France shows no signs of throttling back its ambition to maintain one of the world’s most vibrant startup ecosystems. At the VivaTech conference in Paris last week, French president Emmanuel Macron announced an extension of TIBI, an initiative which successfully catalyzed $30 billion of funding into French startups over a three-year period by encouraging financial institution partners to re-orient $6 billion into VC funding.

When financial institutions back a venture capital fund as an anchor LP, a virtuous multiplier effect occurs, enabling the VC fund to raise more capital from other LPs. The TIBI extension will mobilize an additional $7 billion to be invested into French VC funds from such government partner institutions, with an increased focus on early-stage venture funds in particular.

Whether it be by happy coincidence or direct inspiration, Japan Post Bank just announced today an identical level of funding in Japan for “turning startups into unicorns.” So this strikes me as an opportune time to examine how France produced its 36 unicorns.

36 Unicorns and counting

Through its dedicated efforts over nearly two decades, France has emerged as the leading ecosystem for startups in Europe, and arguably by some metrics third in the world behind the U.S. and China. Several years ago, the French government set out its aspiration to produce 25 tech unicorns by the year 2025. France has already shattered this goal, having already attained 36 unicorns.

The unicorn count is a metric that governments around the world like to use as a proxy to represent the vibrancy of their domestic startup ecosystems.
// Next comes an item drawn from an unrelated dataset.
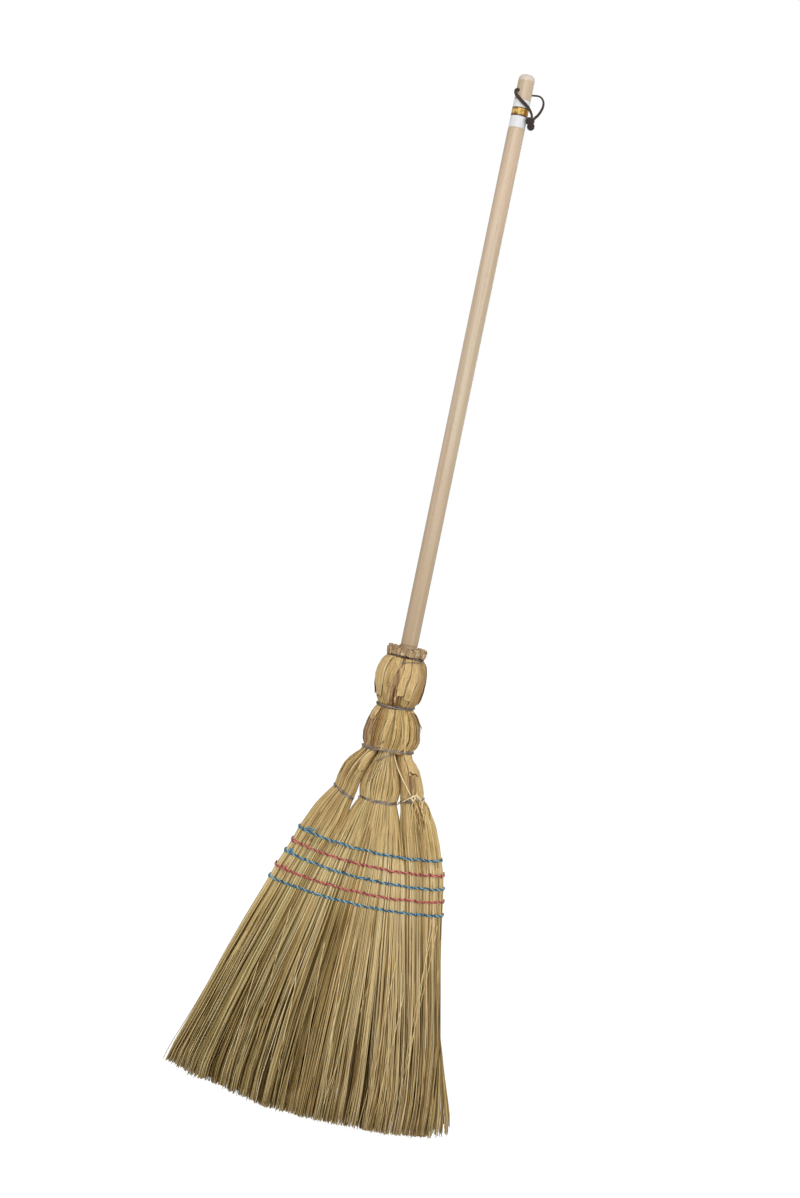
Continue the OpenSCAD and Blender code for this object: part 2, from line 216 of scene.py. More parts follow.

I believe that France represents an interesting case study in a country’s unicorn production, so let’s analyze how France produced its 36 unicorns.

Three primary factors contribute to the successful cultivation of tech unicorns:

  1. Volume of seed stage startups
  2. Time
  3. Capital

As the above funnel illustrates, producing unicorns requires starting with an abundant pool of seed stage startups. At the risk of sounding glaringly obvious, most startups do not become unicorns. In France’s case, approximately 1,000 seed stage startups are necessary to produce one unicorn. Failing to foster a sufficiently large volume of seed stage startups fundamentally tightens the reins on unicorn growth.

Secondly, it takes time. Unicorns do not grow overnight. For France, the average time for a startup to grow from seed stage to unicorn stage has been 8 years.

Finally, it takes capital. Two decades ago, France was not a country with abundant risk capital interested in the VC asset class. Nor was it a country of startups. Sources of capital were conservative in mindset, and French society espoused a culture which encouraged young people to pursue careers of stability rather than entrepreneurship. This is where the French government stepped in with a policy change which catalyzed the flow of capital into startups, and over time, transformed the mindset of French society to embrace entrepreneurship: the Angel Tax program.

Over 17 years, the French Angel Tax program produced the bulk of the 35,000 seed stage startups necessary for the unicorn funnel. Subsequently, initiatives from the BPI (the French Public Investment Bank) and more recently the aforementioned TIBI, provided the additional boost to VC funds to enable them to fill their capital coffers in order to finance the continued growth of the startups as they progress through the unicorn funnel.

The trajectory of France’s startup ecosystem represents an admirable success story. Moreover, the French government is not resting on its laurels by curtailing its ambitions. I submit that France will remain an interesting model to watch.